Sixth Workshop on Data Mining for Medicine and Healthcare was organized in conjunction with SDM 2017 conference in Houston, TX. The full-day workshop attracted over 30 people throughout the day. We had 2 invited speakers (Genevera Allen and Xiaoning Qian) from different fields of data mining with applications in medicine and healthcare.
Short biographies Fei Wang Dr. Fei Wang is an Assistant Professor in Division of Health Informatics, Department of Healthcare Policy and Research, Cornell University. His major research interest is data analytics and its applications in health informatics. His papers have received over 5,300 citations so far with an H-index 39. His papers won best paper award in ICHI 2016, best student paper award in ICDM 2015, best research paper nomination for ICDM 2010, Marco Romani Best paper nomination in AMIA TBI 2014, and his paper was selected into the best paper finalist in SDM 2011 and 2015. Dr.
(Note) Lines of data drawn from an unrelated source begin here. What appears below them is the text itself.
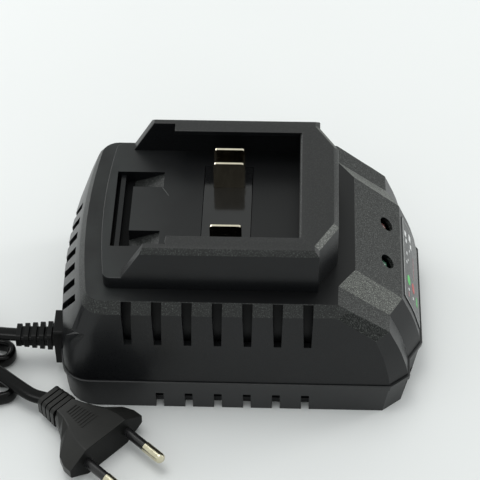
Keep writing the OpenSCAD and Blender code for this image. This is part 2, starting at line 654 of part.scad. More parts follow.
module light_leads() color("#a33b2e") for (i = [-1:1]) {
    y = i * light_lead_pitch;
    foot_x = light_lead_foot * board_l;
    tube([[light_lead_x - 0.3, y, light_lead_z - 0.3, 0], [light_lead_x - 3, y, light_lead_z - 5, 0],
        [foot_x, y, light_lead_z - 12, 0], [foot_x, y, board_top, 0]],
        light_lead_d, light_lead_d, 8, [0, 1, 0]);
}

module relief_rib(i) let (share = i / (relief_ribs - 1))
    translate([relief_x - rib_first - i * relief_pitch, 0, rib_rise])
        bar_x(0, i == relief_ribs - 1 ? last_rib_l : rib_l, rib_w - 0.8 * share, rib_h - 2.4 * share, 1.6);
module strain_relief() color("#1a1b1c") lead_place(relief_z) difference() {
    union() {
        bar_x(relief_x + relief_inner_l, relief_inner_l, relief_w, relief_h, relief_corner_r);
        bar_x(relief_x + eps, relief_x - relief_end_x + eps, lead_w + 1.4, lead_t + 1.6, 1.2);
        for (i = [0:relief_ribs - 1]) relief_rib(i);
    }
    difference() {
        box(relief_groove_x, relief_groove_x + clamp_t + 2 * fit, -relief_w, relief_w, -relief_h, relief_h);
        relief_core(0);
    }
}

module power_lead_start() color("#17181a") lead_place() tube(lead_start, lead_w, lead_t);
module power_lead_end() color("#17181a") lead_place() tube(lead_end, lead_w, lead_t);
module power_lead_hank() color("#17181a") lead_place() {
    for (x = [0, -hank_run]) translate([hank_x + x, hank_y, hank_z]) cylinder(r = hank_r, h = hank_h);
    box(hank_x - hank_run, hank_x, hank_y - hank_r, hank_y + hank_r, hank_z, hank_z + hank_h);
}
module lead_tie() color("#0f1011") lead_place()
    translate([hank_x - hank_run / 2, hank_y, hank_z + hank_h / 2]) difference() {
        cube([tie_w, hank_w + 2 * tie_t, hank_h + 2 * tie_t], center = true);
        cube([tie_w + 1, hank_w + fit, hank_h + fit], center = true);
    }

module plug_place() lead_place() translate(plug_at) rotate([0, 0, plug_turn]) children();
module plug_body() color("#3b3c39") plug_place() difference() {
    union() {
        skin([for (s = plug_stations) plug_ring(s)]);
        bar_x(-22 + eps, collar_l, 7.6, 6.4, 1.5);
        for (i = [0:3]) bar_x(-22 - 0.6 - i * 2.35, 1.7, 10.8 - 0.2 * i, 9.4 - 0.4 * i, 1.8);
    }
    pin_places(-pin_root) cylinder(r = pin_core_r + pin_fit, h = pin_root + 1);
}
module pin_places(x) for (y = [-1, 1]) translate([x, y * pin_pitch / 2, 0]) rotate([0, 90, 0]) children();
module plug_pins() color("#d9d4b8") plug_place() {
    pin_places(1 - pin_root) cylinder(r = pin_core_r, h = pin_root + sleeve_l);
    pin_places(sleeve_l) cylinder(d = pin_d, h = pin_l - sleeve_l - pin_d / 2);
    pin_places(pin_l - pin_d / 2) sphere(d = pin_d);
}
module plug_sleeves() color("#161718") plug_place() pin_places(0) difference() {
    cylinder(d = sleeve_d, h = sleeve_l);
    translate([0, 0, -1]) cylinder(r = pin_core_r + pin_fit, h = sleeve_l + 2);
}

// ---- inside: round and box-shaped parts of the usual sizes, placed by shares of the board's length
module main_board() color("#2f6b45") difference() {
    translate([0, 0, board_z + board_t / 2]) cube([board_l, board_w, board_t], center = true);
    for (p = board_screw_places) translate([p.x, p.y, board_z - 1])
        cylinder(r = board_screw_r + 0.15, h = board_t + 2);
}
module board_screws() color("#9b9da0") {
    for (p = board_screw_places) translate([p.x, p.y, board_top + board_head_h]) mirror([0, 0, 1])
        screw(board_head_r, board_head_h, board_screw_r, board_screw_l);
    for (y = [-1, 1]) on_slope(light_down, y * peg_y, -light_board_deep - board_t - peg_head_h)
        screw(peg_head_r, peg_head_h, peg_screw_r, peg_screw_l);
}
wire_d = 2;
mains_foot = [6.5, 8];          // mains leads' feet, from the board's left edge and from the strain relief
module mains_leads() for (y = [-1, 1]) color(y > 0 ? "#2d4f8a" : "#6b4a2f") lead_place() {
    foot_x = half_l - board_l / 2 + mains_foot[0];
    start_x = relief_x + relief_inner_l;
    tube([[start_x, 1.6 * y, relief_z, 0], [start_x + 3.5, 1.8 * y, relief_z, 0],
        [foot_x - 4.5, 3 + 2.2 * y, board_top + 4, 0], [foot_x - 1.5, 7 + 2.5 * y, board_top + 2, 0],
        [foot_x, mains_foot[1] + 2.5 * y, board_top, 0]], wire_d, wire_d, 8, [0, 1, 0.2]);
}
output_foot = 0.31;
output_foot_ys = [24, 12, -23];
module output_leads() color("#a8342c") {
    tail_z = block_foot - tail_deep;
    foot_x = output_foot * board_l;
    for (i = [0:2]) let (y0 = blade_ys[i], y1 = output_foot_ys[i])
        tube([[blade_x, y0, tail_z, 0], [blade_x + 1.5, y0, tail_z - 3, 0],
            [(blade_x + foot_x) / 2, (y0 + y1) / 2, tail_z - 7, 0], [foot_x - 3.5, y1, board_top + 23.4, 0],
            [foot_x, y1, board_top + 17.4, 0], [foot_x, y1, board_top, 0]], wire_d, wire_d, 8, [0, 1, 0]);
}
// place on the board, x as a share of its length
module on_board(share, y, rise = 0) translate([share * board_l, y, board_top + rise]) children();
module standing(size) translate([-size.x / 2, -size.y / 2, 0]) cube(size);
fuse_d = 4.6;
fuse_l = 13;
fuse_cap = [5.2, 5];            // diameter and length of a cap
module fuse() color("#d8d8d0") on_board(-0.398, 17) {
    translate([0, 0, fuse_cap[0] / 2 + 0.4]) rotate([90, 0, 0]) {
        cylinder(d = fuse_d, h = fuse_l, center = true);
        for (z = [-1, 1]) translate([0, 0, z * (fuse_l + 3) / 2])
            cylinder(d = fuse_cap[0], h = fuse_cap[1], center = true);
    }
    for (y = [-1, 1]) translate([0, y * (fuse_l + 3) / 2, 0]) standing([3, 3, 1.6]);
}
varistor_size = [10, 4];        // diameter and thickness of the disc
safety_size = [8, 3.4];
module disc(size) translate([0, 0, size[0] / 2 + fit]) rotate([90, 0, 0])
    cylinder(d = size[0], h = size[1], center = true);
module varistor() color("#2d57a5") on_board(-0.417, 0) disc(varistor_size);
module safety_capacitor() color("#3b78b8") on_board(0.148, -19) disc(safety_size);
filter_capacitor_size = [17, 8, 14];
module filter_capacitor() color("#c9b04a") on_board(-0.306, -17) standing(filter_capacitor_size);
choke_size = [16, 18, 16];
choke_window_d = 7;
module filter_choke() color("#8a5a2b") on_board(-0.278, 12) difference() {
    standing(choke_size);
    translate([0, 0, choke_size.z / 2]) rotate([90, 0, 0])
        cylinder(d = choke_window_d, h = choke_size.y + 2, center = true);
}
bridge_size = [20, 3.6, 14];
module bridge_rectifier() color("#202122") on_board(-0.074, -24) standing(bridge_size);
bulk_size = [18, 30];           // diameter and height of a can
output_can = [8, 16];
output_can_y = 15.5;
module bulk_capacitor() color("#23304a") on_board(-0.093, 9) cylinder(d = bulk_size[0], h = bulk_size[1]);
module output_capacitors() color("#27335a") for (y = [-1, 1]) on_board(0.389, y * output_can_y)
    cylinder(d = output_can[0], h = output_can[1]);
switch_sink_size = [24, 6, 26];
switch_sink_y = 24;
switch_size = [10, 4.6, 16];
fin_pitch = 4;
fin_gap = 2.2;
module switch_heat_sink() color("#b4b7ba") on_board(0.074, switch_sink_y) difference() {
    standing(switch_sink_size);
    for (i = [-2:2]) translate([i * fin_pitch, 2, -1])
        standing([fin_gap, switch_sink_size.y - 1, switch_sink_size.z + 2]);
}
module switch_transistor() color("#1c1d1e")
    on_board(0.074, switch_sink_y - (switch_sink_size.y + switch_size.y) / 2)
        translate([0, 0, 2]) standing(switch_size);
core_share = 0.148;
core_y = -3;
core_size = [26, 10, 22];
core_foot = 2;
core_window = [6, 14];
leg_x = 7.6;
module transformer_core() color("#3a3b3d") on_board(core_share, core_y, core_foot) difference() {
    standing(core_size);
    for (x = [-1, 1]) translate([x * leg_x, 0, (core_size.z - core_window[1]) / 2])
        standing([core_window[0], core_size.y + 1, core_window[1]]);
}
centre_leg = 2 * leg_x - core_window[0];
winding_size = [20, 19.5, 10.6];
flange_size = [20.6, 21, 1.2];
winding_z = core_foot + (core_size.z - winding_size.z) / 2;
sleeve_t = 0.6;
pin_rail = [core_size.x - 2, 4, 3.6];
module transformer_bobbin() color("#e3dfd0") on_board(core_share, core_y) difference() {
    union() {
        for (y = [-1, 1]) translate([0, y * (core_size.y / 2 + pin_rail.y), 0]) standing(pin_rail);
        for (z = [winding_z - flange_size.z - fit, winding_z + winding_size.z + fit])
            translate([0, 0, z]) standing(flange_size);
        translate([0, 0, winding_z - flange_size.z]) standing([centre_leg + 2 * sleeve_t,
            core_size.y + 2 * sleeve_t + 0.2, winding_size.z + 2 * flange_size.z]);
        for (y = [-1, 1]) translate([0, y * (core_size.y / 2 + 3.5), pin_rail.z - 0.3])
            standing([12, 2, winding_z - flange_size.z - pin_rail.z + 0.4]);
    }
    translate([0, 0, -1]) standing([centre_leg + fit, core_size.y + 2 * fit, core_size.z + 6]);
    for (x = [-1, 1]) translate([x * (core_size.x + 2 * leg_x + core_window[0]) / 4, 0, -1])
        standing([(core_size.x - 2 * leg_x - core_window[0]) / 2 + 2 * fit, core_size.y + 2 * fit,
            core_size.z + 6]);
}
module transformer_winding() color("#caa23a") on_board(core_share, core_y, winding_z) difference() {
    standing(winding_size);
    translate([0, 0, -1])
        standing([centre_leg + 2 * sleeve_t + fit, core_size.y + 2 * sleeve_t + 0.4, winding_size.z + 2]);
}
diode_sink_share = 0.435;
diode_sink_size = [2, 22, 20];
diode_size = [4.6, 10, 15];
module diode_heat_sink() color("#b4b7ba") on_board(diode_sink_share, 0) standing(diode_sink_size);
module output_diode() color("#1c1d1e") on_board(diode_sink_share, 0)
    translate([-(diode_sink_size.x + diode_size.x) / 2 - fit, 0, 1.5]) standing(diode_size);
optocoupler_size = [4.6, 6.4, 3.6];
chip_size = [9.6, 6.4, 3.6];
module optocoupler() color("#1e1f20") on_board(0.28, -17) standing(optocoupler_size);
module control_chip() color("#1e1f20") on_board(-0.259, -4) standing(chip_size);

lower_shell();
upper_shell();
housing_screws();
rating_plate();
front_label();
terminal_block();
contact_blade_a();
contact_blade_b();
contact_blade_c();
red_light();
green_light();
light_board();
light_leads();
strain_relief();
power_lead_start();
power_lead_hank();
lead_tie();
power_lead_end();
plug_body();
plug_pins();
plug_sleeves();
mains_leads();
output_leads();
main_board();
board_screws();
fuse();
varistor();
filter_capacitor();
filter_choke();
bridge_rectifier();
bulk_capacitor();
switch_heat_sink();
switch_transistor();
transformer_core();
transformer_bobbin();
transformer_winding();
diode_heat_sink();
output_diode();
output_capacitors();
optocoupler();
control_chip();
safety_capacitor();
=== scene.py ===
import math

import bmesh
import bpy
from mathutils import Matrix, Vector
from mathutils.bvhtree import BVHTree


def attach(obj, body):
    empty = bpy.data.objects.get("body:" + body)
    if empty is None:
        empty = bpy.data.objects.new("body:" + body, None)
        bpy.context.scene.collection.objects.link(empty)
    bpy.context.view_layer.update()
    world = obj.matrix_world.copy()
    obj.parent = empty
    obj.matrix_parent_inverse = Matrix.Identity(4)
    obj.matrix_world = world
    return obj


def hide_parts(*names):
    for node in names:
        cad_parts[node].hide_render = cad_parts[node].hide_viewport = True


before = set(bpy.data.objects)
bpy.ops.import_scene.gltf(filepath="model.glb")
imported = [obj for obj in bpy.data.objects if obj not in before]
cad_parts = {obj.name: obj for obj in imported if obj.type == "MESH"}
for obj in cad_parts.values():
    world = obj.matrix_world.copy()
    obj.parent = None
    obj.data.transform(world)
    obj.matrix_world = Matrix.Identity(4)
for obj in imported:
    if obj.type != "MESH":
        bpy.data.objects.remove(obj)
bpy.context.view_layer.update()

MM = 0.001


# ---------------------------------------------------------------- camera

AIM, DISTANCE = Vector((-0.9, 11.96, 30)), 684             # in millimetres
DOWN, TURN, ROLL = (math.radians(degrees) for degrees in (46.197, -2.518, -0.811))
SENSOR_WIDTH, FOCAL_LENGTH = 36, 135.62
NEAREST, FURTHEST = 0.05, 20                               # what it can see, in metres


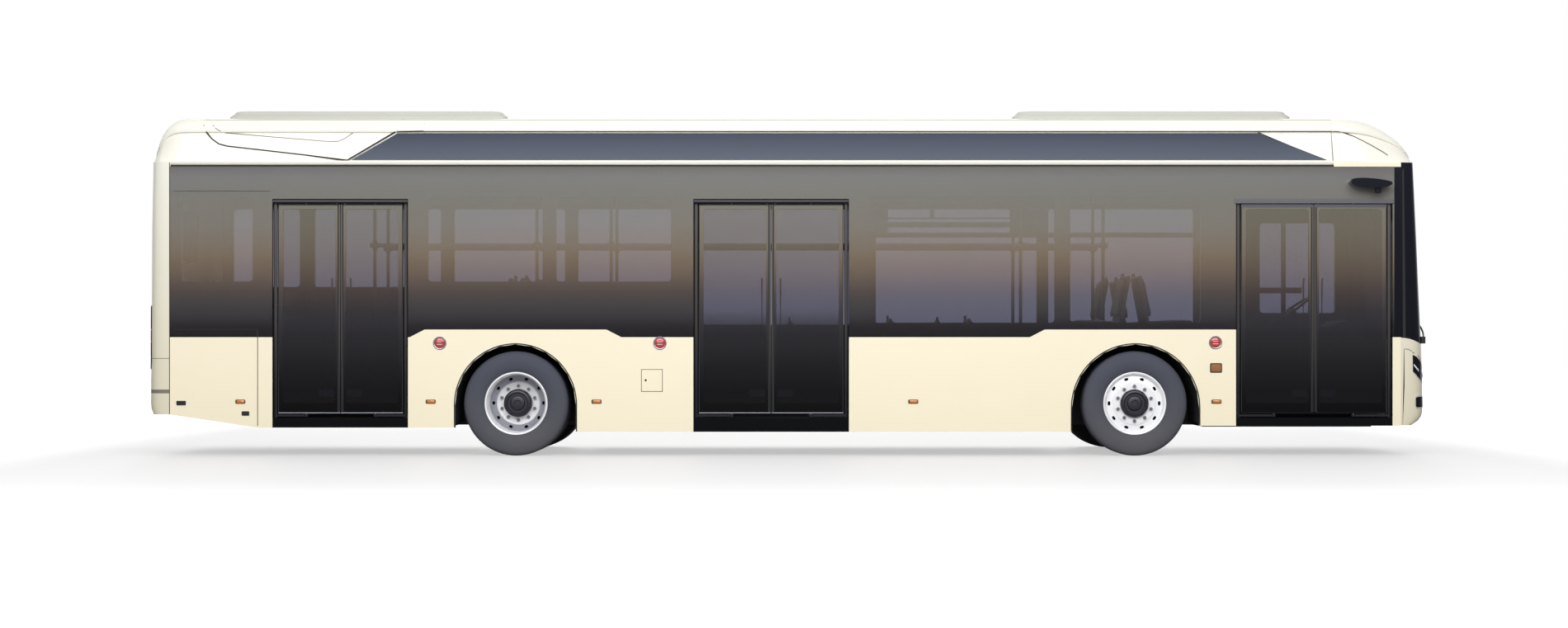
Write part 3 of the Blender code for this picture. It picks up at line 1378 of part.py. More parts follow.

Wang is an action editor of the journal Data Mining and Knowledge Discovery, an associate editor of Journal of Health Informatics Research and Smart Health, and an editorial board member of Pattern Recognition and International Journal of Big Data and Analytics in Healthcare. Dr. Wang is the vice chair of the KDD working group in AMIA. More details of Dr. Wang can be found on https://sites.google.com/site/feiwang03/.
Xi Zhang
Dr. Xi Zhang is currently a Postdoctoral Research Associate collaborating with Dr. Fei Wang. She got her PhD from Chinese Academy of Sciences in 2015, followed by one-year working experience at Huawei Noah Arks Lab in 2016. Dr. Zhang joined in Cornell since December 2016. Dr. Zhang has worked extensively on deep learning technologies in information science, especially information retrieval. She has hands on experience on application of data mining technologies in solving healthcare problems. At Weill Cornell, Xi has been working on developing data mining methods for disease subtyping as well as hospital readmission prediction.
Lifang He
Dr. Lifang He is currently a Postdoctoral Research Associate collaborating with Dr. Philip Yu. She got her PhD from Shenzhen University in China in 2014. Her major research interests are data mining, especially tensor methodologies and their applications in biomedical informatics (especially brain network discovery). She has published 36 papers on top data mining and machine learning venues including ICML, KDD, ICDM, SDM, TKDE, etc.